-- start DATA LINES --

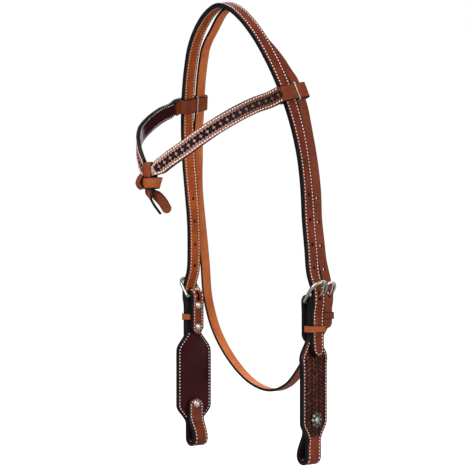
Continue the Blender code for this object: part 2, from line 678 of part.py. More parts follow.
def build_chape_screws(side, name):
    """Two Chicago screws a side: flanged posts from outside, domed screws on the chape."""
    for place, drop in zip(("upper", "lower"), SCREW_DROPS):
        centre = side_point(side, CHEEK_BAR, 0, 0, -drop)
        out = Vector((side, 0, 0))
        face = NECK_FACE
        inside = -(neck_shift(drop - SCREW_HEAD_RADIUS, FOLD_MIDDLE, -CHAPE_MIDDLE) + STRAP_HALF)
        floor = face - POST_FLANGE
        post = turned([(face, 0), (face, SCREW_HEAD_RADIUS), (floor, SCREW_HEAD_RADIUS), (floor, POST_RADIUS),
                       (inside, POST_RADIUS), (inside, POST_BORE), (floor, POST_BORE), (floor, 0)], centre, out, UP)
        cap = inside - SEAT
        head = [(along, radius) for along, radius in dome(-cap, SCREW_HEAD_RADIUS, SCREW_HEAD_HEIGHT)]
        profile = [(-floor + 2 * SEAT + SEAT, 0), (-floor + 2 * SEAT + SEAT, SHANK_RADIUS), (-cap, SHANK_RADIUS)]
        add_object(f"{name}_{place}_chape_post", post, "bright_nickel", True)
        screw = turned(profile + head, centre, -out, UP)
        add_object(f"{name}_{place}_chape_screw", screw, "bright_nickel", True)


def build_concho(side, name):
    """The concho with its shank, and the domed post that it screws into from inside the bit tab."""
    centre = side_point(side, CHEEK_BAR, 0, 0, -CONCHO_DROP)
    out = cheek_out(side, CONCHO_DROP)
    base = NECK_FACE + SEAT
    inside = TAB_MIDDLE - STRAP_HALF - SEAT
    depth = CONCHO_RADIUS / 7
    profile = [(inside + 2 * SEAT, 0), (inside + 2 * SEAT, SHANK_RADIUS), (base, SHANK_RADIUS),
               (base, CONCHO_RADIUS, 1), (base + CONCHO_RIM, CONCHO_RADIUS, 1),
               (base + CONCHO_RIM * 1.6, CONCHO_RADIUS * 0.80, 0.5), (base + CONCHO_RIM * 1.3, CONCHO_RADIUS * 0.66, 0.2),
               (base + CONCHO_RISE * 0.72, CONCHO_RADIUS * 0.42), (base + CONCHO_RISE * 0.62, CONCHO_RADIUS * 0.30),
               (base + CONCHO_RISE * 0.92, CONCHO_RADIUS * 0.19), (base + CONCHO_RISE, 0)]
    concho = turned(profile, centre, out, UP, 3 * CONCHO_LOBES, CONCHO_LOBES, depth)
    add_object(f"{name}_concho", concho, "antique_nickel", True)
    top = NECK_FACE
    head = dome(-inside, SCREW_HEAD_RADIUS, SCREW_HEAD_HEIGHT)
    post = [(-inside - SEAT, 0), (-inside - SEAT, POST_BORE), (-top, POST_BORE), (-top, POST_RADIUS), (-inside, POST_RADIUS)]
    add_object(f"{name}_concho_post", turned(post + head, centre, -out, UP), "bright_nickel", True)


def frame_outline(inside, leg, arch, wire, corner):
    """A horseshoe frame as (y, z) from its bar up to its arch and back."""
    reach = inside / 2 + wire
    points = []
    for k in range(4):
        angle = -math.pi / 2 + math.pi / 2 * k / 3
        points.append((reach - corner + corner * math.cos(angle), corner + corner * math.sin(angle)))
    points.append((reach, leg * 0.6))
    for k in range(ARCH_STEPS + 1):
        angle = math.pi * k / ARCH_STEPS
        points.append((reach * math.cos(angle), leg + arch * math.sin(angle)))
    points.append((-reach, leg * 0.6))
    for k in range(4):
        angle = math.pi + math.pi / 2 * k / 3
        points.append((-reach + corner + corner * math.cos(angle), corner + corner * math.sin(angle)))
    return points


def place_on_bar(piece, side, base, lean=0.0):
    piece.location = side_point(side, base, 0, 0, 0)
    piece.rotation_euler = (0, side * math.radians(lean), 0)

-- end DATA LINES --

CHALLENGE –
Extract each line of the listing above, copying it word for word.

SOLUTION TO THE PROBLEM –
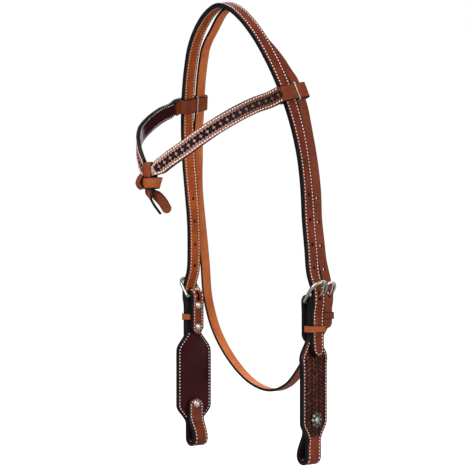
Continue the Blender code for this object: part 2, from line 678 of part.py. More parts follow.
def build_chape_screws(side, name):
    """Two Chicago screws a side: flanged posts from outside, domed screws on the chape."""
    for place, drop in zip(("upper", "lower"), SCREW_DROPS):
        centre = side_point(side, CHEEK_BAR, 0, 0, -drop)
        out = Vector((side, 0, 0))
        face = NECK_FACE
        inside = -(neck_shift(drop - SCREW_HEAD_RADIUS, FOLD_MIDDLE, -CHAPE_MIDDLE) + STRAP_HALF)
        floor = face - POST_FLANGE
        post = turned([(face, 0), (face, SCREW_HEAD_RADIUS), (floor, SCREW_HEAD_RADIUS), (floor, POST_RADIUS),
                       (inside, POST_RADIUS), (inside, POST_BORE), (floor, POST_BORE), (floor, 0)], centre, out, UP)
        cap = inside - SEAT
        head = [(along, radius) for along, radius in dome(-cap, SCREW_HEAD_RADIUS, SCREW_HEAD_HEIGHT)]
        profile = [(-floor + 2 * SEAT + SEAT, 0), (-floor + 2 * SEAT + SEAT, SHANK_RADIUS), (-cap, SHANK_RADIUS)]
        add_object(f"{name}_{place}_chape_post", post, "bright_nickel", True)
        screw = turned(profile + head, centre, -out, UP)
        add_object(f"{name}_{place}_chape_screw", screw, "bright_nickel", True)


def build_concho(side, name):
    """The concho with its shank, and the domed post that it screws into from inside the bit tab."""
    centre = side_point(side, CHEEK_BAR, 0, 0, -CONCHO_DROP)
    out = cheek_out(side, CONCHO_DROP)
    base = NECK_FACE + SEAT
    inside = TAB_MIDDLE - STRAP_HALF - SEAT
    depth = CONCHO_RADIUS / 7
    profile = [(inside + 2 * SEAT, 0), (inside + 2 * SEAT, SHANK_RADIUS), (base, SHANK_RADIUS),
               (base, CONCHO_RADIUS, 1), (base + CONCHO_RIM, CONCHO_RADIUS, 1),
               (base + CONCHO_RIM * 1.6, CONCHO_RADIUS * 0.80, 0.5), (base + CONCHO_RIM * 1.3, CONCHO_RADIUS * 0.66, 0.2),
               (base + CONCHO_RISE * 0.72, CONCHO_RADIUS * 0.42), (base + CONCHO_RISE * 0.62, CONCHO_RADIUS * 0.30),
               (base + CONCHO_RISE * 0.92, CONCHO_RADIUS * 0.19), (base + CONCHO_RISE, 0)]
    concho = turned(profile, centre, out, UP, 3 * CONCHO_LOBES, CONCHO_LOBES, depth)
    add_object(f"{name}_concho", concho, "antique_nickel", True)
    top = NECK_FACE
    head = dome(-inside, SCREW_HEAD_RADIUS, SCREW_HEAD_HEIGHT)
    post = [(-inside - SEAT, 0), (-inside - SEAT, POST_BORE), (-top, POST_BORE), (-top, POST_RADIUS), (-inside, POST_RADIUS)]
    add_object(f"{name}_concho_post", turned(post + head, centre, -out, UP), "bright_nickel", True)


def frame_outline(inside, leg, arch, wire, corner):
    """A horseshoe frame as (y, z) from its bar up to its arch and back."""
    reach = inside / 2 + wire
    points = []
    for k in range(4):
        angle = -math.pi / 2 + math.pi / 2 * k / 3
        points.append((reach - corner + corner * math.cos(angle), corner + corner * math.sin(angle)))
    points.append((reach, leg * 0.6))
    for k in range(ARCH_STEPS + 1):
        angle = math.pi * k / ARCH_STEPS
        points.append((reach * math.cos(angle), leg + arch * math.sin(angle)))
    points.append((-reach, leg * 0.6))
    for k in range(4):
        angle = math.pi + math.pi / 2 * k / 3
        points.append((-reach + corner + corner * math.cos(angle), corner + corner * math.sin(angle)))
    return points


def place_on_bar(piece, side, base, lean=0.0):
    piece.location = side_point(side, base, 0, 0, 0)
    piece.rotation_euler = (0, side * math.radians(lean), 0)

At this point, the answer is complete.